▸ **REQUIRED WORK**:
Report only how many lines hold the word "with".

▸ **COLLECTED DATA**:

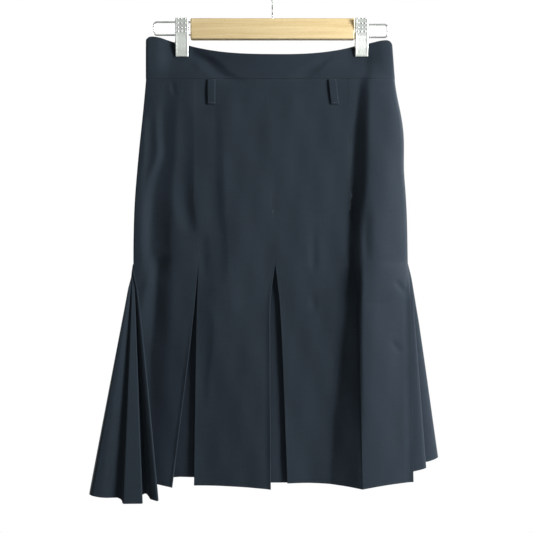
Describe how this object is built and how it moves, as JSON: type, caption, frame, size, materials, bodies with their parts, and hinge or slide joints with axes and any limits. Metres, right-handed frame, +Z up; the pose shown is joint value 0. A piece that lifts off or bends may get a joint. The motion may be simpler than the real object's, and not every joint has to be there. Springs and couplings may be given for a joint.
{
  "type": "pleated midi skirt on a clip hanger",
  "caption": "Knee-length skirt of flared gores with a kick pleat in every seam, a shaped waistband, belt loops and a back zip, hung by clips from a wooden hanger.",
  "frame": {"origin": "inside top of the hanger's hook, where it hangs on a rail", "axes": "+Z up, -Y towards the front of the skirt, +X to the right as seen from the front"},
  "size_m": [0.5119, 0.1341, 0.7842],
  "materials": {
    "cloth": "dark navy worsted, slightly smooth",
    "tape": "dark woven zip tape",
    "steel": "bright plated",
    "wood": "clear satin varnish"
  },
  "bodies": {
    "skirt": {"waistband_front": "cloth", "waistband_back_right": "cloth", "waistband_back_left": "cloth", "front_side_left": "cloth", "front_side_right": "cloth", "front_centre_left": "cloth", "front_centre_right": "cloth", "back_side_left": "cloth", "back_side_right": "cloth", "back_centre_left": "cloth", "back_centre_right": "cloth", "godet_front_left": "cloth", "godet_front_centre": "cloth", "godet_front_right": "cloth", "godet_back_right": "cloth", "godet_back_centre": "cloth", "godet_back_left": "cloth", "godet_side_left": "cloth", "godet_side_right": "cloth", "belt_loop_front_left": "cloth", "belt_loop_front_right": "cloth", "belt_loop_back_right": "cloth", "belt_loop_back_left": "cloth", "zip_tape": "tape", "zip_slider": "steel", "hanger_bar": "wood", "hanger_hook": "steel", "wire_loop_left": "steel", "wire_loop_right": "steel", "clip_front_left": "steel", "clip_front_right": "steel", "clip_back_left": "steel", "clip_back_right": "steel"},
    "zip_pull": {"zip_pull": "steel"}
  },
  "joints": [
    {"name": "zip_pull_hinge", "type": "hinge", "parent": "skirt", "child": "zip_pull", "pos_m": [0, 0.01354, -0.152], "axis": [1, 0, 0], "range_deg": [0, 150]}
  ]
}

▸ **REPLY**:
2